Although MAD3C has shown an effective performance on the joint energy optimization in data centers, there are still some limitations that need to be solved in future work. First, system security becomes critical for data centers if the cooling control authority is transferred to software. For instance, if a hacker gains access to the cooling control, the supply air temperature and flow rate may be adjusted to infeasible values, leading to extensive server overheating and damage. Therefore, in order to achieve joint optimization control in real data centers, security needs to be guaranteed first. Second, the frequency of information collection in data centers such as power and temperature is usually at a minute level. It is unable to match the task arrival frequency, which may be on the order of seconds or even microseconds.

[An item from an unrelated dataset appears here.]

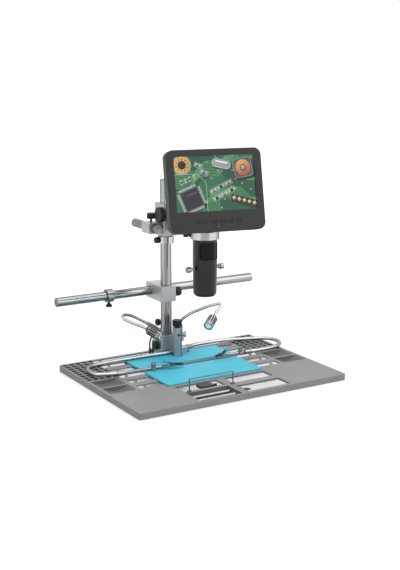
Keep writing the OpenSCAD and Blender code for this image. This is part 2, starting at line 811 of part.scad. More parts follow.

Training the DRL agents to adapt to the environment with delayed information will be difficult and valuable for DRL-based energy reduction approaches in data centers. Third, the poor interpretability of DRL NNs also limits the deployment of DRL-based scheduling and cooling control methods in data centers. Moreover, the DRL’s consideration of future long-term returns further worsens the interpretability of its decisions. As a result, it is difficult to evaluate the rationality of DRL decisions in real time and to use them directly. Improving the interpretability of DRL-based scheduling and cooling control approaches is meaningful for their application in practice. In future work, we intend to develop an interpretable DRL-based joint energy efficiency optimization approach that can handle the information delay issue, and we will evaluate the performance in a real testbed.